Unfortunately we can't have her :( CPL have decided that she's just too aggressive with other cats, and she's getting worse, not better, so they're going to try to get her a home with no other cats. It's a shame, but obviously we don't want Stan being beaten up. :(

What a shame :(

It's probably a complete coincidence, but all the cats I've known who've looked like that - long black fur that tinges ginger - have been right scratchy buggers, really quite anti-social. My nana had one when I was growing up, he'd sometimes come on your knee but you couldn't really touch him while he was there or you'd regret it. After he died, she took in a stray who looked identical, who had a very similar demeanor. Mind you, my nana never really learned how to handle a cat gently, which may have had something to do with it :hmm:
 
What a shame :(

It's probably a complete coincidence, but all the cats I've known who've looked like that - long black fur that tinges ginger - have been right scratchy buggers, really quite anti-social. My nana had one when I was growing up, he'd sometimes come on your knee but you couldn't really touch him while he was there or you'd regret it. After he died, she took in a stray who looked identical, who had a very similar demeanor. Mind you, my nana never really learned how to handle a cat gently, which may have had something to do with it :hmm:
Maybe it's not a coincidence :D Apparently she's nice as pie when it's just her and the fosterer, sleeping on her bed, allowing grooming, etc, but as soon as another cat wanders in, she runs over and batters it.
 
Maybe it's not a coincidence :D Apparently she's nice as pie when it's just her and the fosterer, sleeping on her bed, allowing grooming, etc, but as soon as another cat wanders in, she runs over and batters it.

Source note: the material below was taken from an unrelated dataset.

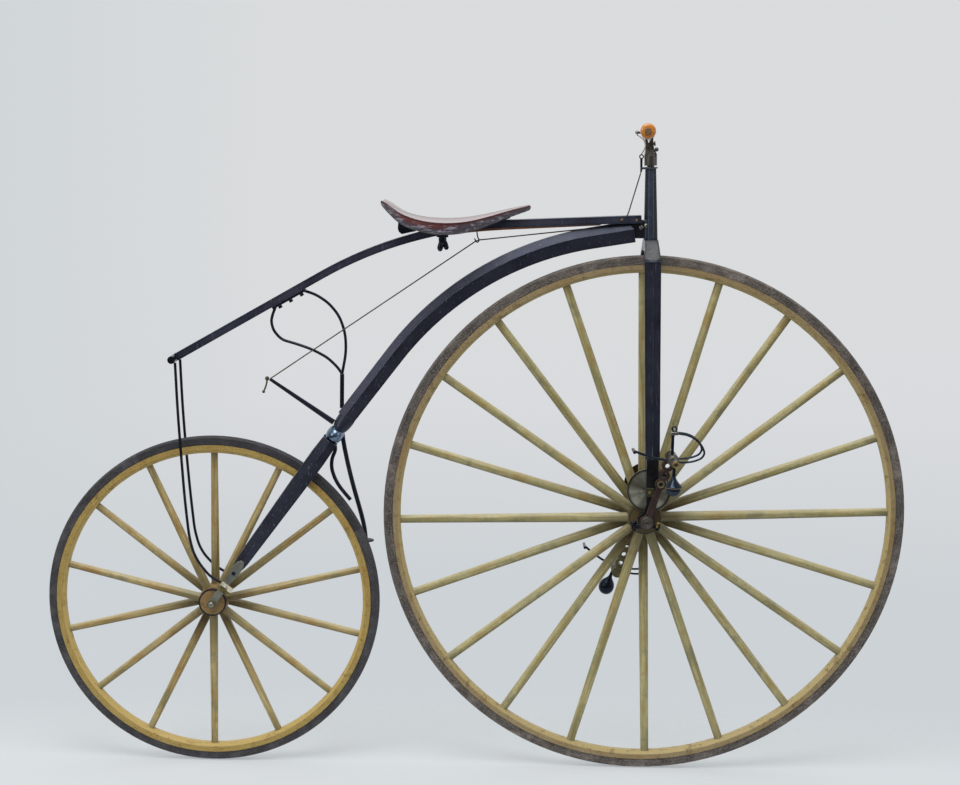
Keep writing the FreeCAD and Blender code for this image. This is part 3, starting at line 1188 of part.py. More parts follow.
def build():
    nodes = {}
    front = wheel_parts(FRONT_AXLE_AT, FRONT_RADIUS, FRONT_TYRE_DEPTH, FRONT_RIM_DEPTH, FRONT_SPOKES,
                        FRONT_SPOKE_TURN, FRONT_SPOKE_ROOT, FRONT_SPOKE_TIP, FRONT_HUB_HALF,
                        FRONT_HUB_RADIUS, FRONT_FACE_RADIUS, FRONT_AXLE_RADIUS)
    rear = wheel_parts(REAR_AXLE_AT, REAR_RADIUS, REAR_TYRE_DEPTH, REAR_RIM_DEPTH, REAR_SPOKES,
                       REAR_SPOKE_TURN, REAR_SPOKE_ROOT, REAR_SPOKE_TIP, REAR_HUB_HALF, REAR_HUB_RADIUS,
                       REAR_FACE_RADIUS, REAR_AXLE_RADIUS + RUNNING)
    for name, shape in front.items():
        nodes["front_" + name] = shape
    for name, shape in rear.items():
        nodes["rear_" + name] = shape

    crank_out = CRANK_INSIDE + CRANK_THICKNESS + 2.5
    nodes["front_axle"] = cylinder(0, FRONT_RADIUS, FRONT_AXLE_RADIUS, -crank_out, crank_out)
    crank = make_crank()
    nodes["crank_right"] = crank
    nodes["crank_left"] = opposite(crank)
    sleeve, toe, weight = make_pedal()
    tip_x, tip_z = crank_tip()
    for side, sign in (("right", 1), ("left", -1)):
        for name, shape in (("pedal_sleeve", sleeve), ("toe_frame", toe), ("pedal_weight", weight)):
            piece = shape.copy() if sign > 0 else mirrored(shape)
            if sign < 0:
                piece.rotate(V(0, 0, 0), Y_AXIS, LEFT_PEDAL_TILT)
            piece.translate(V(sign * tip_x, 0, FRONT_RADIUS + sign * tip_z))
            nodes[name + "_" + side] = piece

    spring_bar = make_spring_bar()
    backbone = make_backbone(spring_bar)
    nodes["head_tube"] = make_head(backbone, spring_bar)
    cord_way = bent_rod(cord_route()[:4], CORD_WAY)
    slot = cord_slot()
    nodes["backbone"] = backbone.cut(slot).cut(cord_way)
    nodes["head_tube"] = nodes["head_tube"].cut(slot).cut(cord_way)
    nodes["spring_bar"] = spring_bar.cut(cord_way)
    strip = make_spring_strip()
    nodes["spring_strip"] = strip
    cord, knot, short = make_cords()
    lever = make_lever()
    nodes["brake_cord"] = cord.cut(lever)
    nodes["cord_knot"] = knot
    nodes["brake_cord_top"] = short
    nodes["cord_link"] = make_link().cut(nodes["head_tube"])
    nodes["cord_hook"] = make_hook()

    neck, blades, plates = make_rear_fork()
    nodes["rear_fork_neck"] = neck
    nodes["rear_fork_blades"] = blades
    nodes["rear_fork_plates"] = plates
    fittings = make_plate_fittings()
    nodes["plate_fittings"] = fittings
    nodes["stays"] = make_stays().cut(fittings)
    axle_out = PLATE_INSIDE + PLATE_THICKNESS + AXLE_NUT_HEIGHT
    x, z = REAR_AXLE_AT
    rear_axle = cylinder(x, z, REAR_AXLE_RADIUS, -axle_out - AXLE_END, axle_out + AXLE_END)
    nut = cylinder(x, z, AXLE_NUT_RADIUS, -axle_out, -PLATE_INSIDE - PLATE_THICKNESS)
    nodes["rear_axle"] = rear_axle.fuse(nut).fuse(mirrored(nut))
    nodes["spring_loops"], nodes["loop_plate"] = make_loops(nodes["backbone"], spring_bar)

    pad, pan = make_saddle(spring_bar)
    nodes["saddle_pad"] = pad
    nodes["saddle_pan"] = pan
    rear_block, clamp = make_saddle_fittings()
    nodes["saddle_block"] = rear_block.cut(pan).cut(pad).cut(spring_bar)
    nodes["saddle_clamp"] = clamp

    lever = lever.cut(neck).cut(backbone)
    spoon = make_spoon().cut(neck)
    nodes["brake_lever"] = Part.makeCompound(lever.Solids + spoon.Solids)
    nodes["step"] = make_step().cut(neck)

    crown, blades, irons = make_fork()
    nodes["fork_crown"] = crown
    nodes["fork_blades"] = blades
    nodes["fork_irons"] = irons
    discs, boxes = make_discs()
    nodes["hub_discs"] = discs
    nodes["disc_nuts"] = boxes
    collar, neck = make_stem_top()
    handle, grips, caps = make_handlebar()
    nodes["stem_collar"] = collar
    nodes["stem_neck"] = neck.cut(handle)
    nodes["handlebar"] = handle
    nodes["grips"] = grips
    nodes["grip_caps"] = caps
    return nodes


def main():
    os.makedirs("parts", exist_ok=True)
    nodes = build()
    print("origin at %.3f %.3f, rear axle at %.3f" % (SEAT[0], SEAT[1], REAR_AXLE_AT[0]))
    for name in sorted(nodes):
        shape = nodes[name].copy()
        shape.translate(V(-SEAT[0], 0, -SEAT[1]))
        if not shape.isValid():
            print("not valid:", name)
        shape.exportStep("parts/%s.step" % name)
        print("%-18s solids %2d  volume %9.0f" % (name, len(shape.Solids), shape.Volume))
    print(len(nodes), "nodes")


main()
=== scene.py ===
import math

import bmesh
import bpy
from mathutils import Matrix, Vector


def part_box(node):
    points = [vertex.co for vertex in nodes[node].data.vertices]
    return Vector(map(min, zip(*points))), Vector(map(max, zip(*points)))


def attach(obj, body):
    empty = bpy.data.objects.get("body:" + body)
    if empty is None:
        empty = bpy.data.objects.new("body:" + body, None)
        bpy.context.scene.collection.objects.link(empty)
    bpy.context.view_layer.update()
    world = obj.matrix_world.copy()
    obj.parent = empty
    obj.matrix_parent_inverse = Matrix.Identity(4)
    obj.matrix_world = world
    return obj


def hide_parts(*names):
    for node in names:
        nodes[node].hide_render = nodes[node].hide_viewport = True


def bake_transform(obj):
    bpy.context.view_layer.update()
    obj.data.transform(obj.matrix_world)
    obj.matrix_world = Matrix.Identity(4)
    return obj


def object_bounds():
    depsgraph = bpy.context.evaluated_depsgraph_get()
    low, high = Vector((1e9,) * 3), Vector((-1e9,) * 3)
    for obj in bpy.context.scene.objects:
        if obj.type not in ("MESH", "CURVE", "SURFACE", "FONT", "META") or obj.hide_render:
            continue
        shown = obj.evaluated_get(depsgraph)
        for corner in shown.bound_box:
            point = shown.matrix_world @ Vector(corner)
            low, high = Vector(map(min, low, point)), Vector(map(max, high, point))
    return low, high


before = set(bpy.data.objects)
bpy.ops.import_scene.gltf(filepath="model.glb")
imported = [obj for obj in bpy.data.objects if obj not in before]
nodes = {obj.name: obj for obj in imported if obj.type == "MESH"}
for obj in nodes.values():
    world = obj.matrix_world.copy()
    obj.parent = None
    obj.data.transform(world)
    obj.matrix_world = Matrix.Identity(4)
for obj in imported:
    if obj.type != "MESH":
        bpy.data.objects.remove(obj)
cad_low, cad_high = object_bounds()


# ---------------------------------------------------------------- camera
# A long lens a little higher than the saddle, three and three quarter metres to the rider's right.
# It looks slightly down, and is turned one degree about its own line.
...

I want to say, "you go girl!" but I know that it's not exactly helping her be able to be rehomed... but still... you go girl! :D
 
I'm new to this thread! So I'll run down the basics!
I have two cats, dizzee and Oliver, dizzee is mine, Oliver is my partners who now lives with us! and a straddler that comes in, he's fat and ginger we call him Garfield, he never used to be able to fit through the cat flap but he can now so he's losing weight :)
Anyway, the other night we ordered some greasy chicken, my daughter who's only a nipper, crawls up to the TV and stands right in front of it, I'm scared she's gonna pull it onto herself so I put my greasy chicken down and go save her, now dizzee I taught well, He stays away from you while your eating and doesn't beg, Oliver is another story! He ran up to my plate and took some chicken wings, I chased after him as I was worried he would choke on the bone, and I found him, behind a car down the street, with 2 other cats from the street, they were all eating my god damn chicken, he was stealing food from me, to share with the other cats on the street! Like there saying, hey oli, go steal some of that yummy chicken again, we'll wait here. Bastard cat!